Weil Dragan das Bike Milans verkauft hat, sucht Milan in dessen Zimmer nach Geld und findet eine Brosche. Er zeigt sie Niki, die sie als wertvoll einschätzt. Da eine Mitschülerin hinzukommt, steckt Niki sie schnell in ihre Tasche. Die Auseinandersetzung mit dem Französischlehrer und Milan führt zum Eklat, worauf Milan wutentbrannt die Schule verlässt. Zuhause packt er sich ein paar Habseligkeiten ein und beschliesst, seine Familie zu verlassen.
Bei einer Homeboygruppe, der er früher angehörte, sucht er Zuflucht und wird auch von Mako, einem reichen und verkommenen Juristensohn aufgenommen. Nach ein paar Tagen ist er von ihrer sinnlosen und provokativen Lebensweise jedoch angewidert und verlässt die Gruppe wieder. Ohne Zufluchtsmöglichkeit verbringt er die Nacht auf einer Parkbank.
Niki ist über das Verschwinden von Milan beunruhigt. Sie besucht Milans Mutter im Spital und hofft, etwas über sein Verbleiben zu erfahren. Aber auch die Mutter weiss nichts. Niki beschliesst mit Herrn Gemperle dem Französischlehrer über Milan und seine familiären Hintergründe ein Gespräch zu führen. Herr Gemperle ist über Nikis Aussagen erstaunt und gibt zu, viel Unangenehmes über Milan erfahren zu haben, was ihn seinerseits zu seinem Verhalten bewogen hätte.
Ein alter Mann nimmt sich dem fiebrigen Milan auf der Parkbank an und bringt ihn zu sich nach Hause. Er sorgt für ihn und die beiden tauschen ihre Lebensgeschichten aus. Seit langer Zeit fühlt sich Milan endlich geborgen. Der alte Mann klagt jedoch des öfteren über Herzschmerzen.
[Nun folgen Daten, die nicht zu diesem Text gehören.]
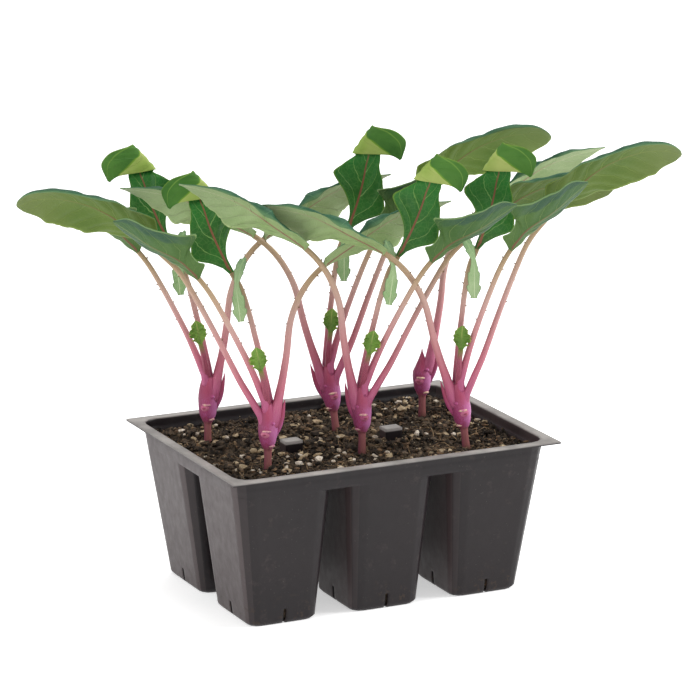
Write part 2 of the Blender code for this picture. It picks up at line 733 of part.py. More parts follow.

Eines Nachmittags, als er sich müde ins Bett gelegt hatte, schreit er plötzlich auf. Der herbeigerufene Arzt kann nur noch den Tod feststellen. Milan ist sehr traurig und hat das Gefühl, dass er seinen wirklichen Vater erst jetzt verloren hat.
Zu diesem Zeitpunkt trifft er Niki wieder. Sie besprechen sich und vereinbaren, die Brosche anonym der Polizei auszuliefern. An Dragan stellen sie die Bedingung, die Familie zu verlassen, ansonsten würden sie den Diebstahl der Polizei mitteilen. Dragan willigt wutentbrannt ein. Letztlich findet Milan auch zurück in die Schule, indem er sich mit dem Französischlehrer versöhnt. Der Weg aus dem Tunnel der Gewalt ist für Milan dank der Unterstützung und dem Verständnis seiner Mitmenschen gefunden.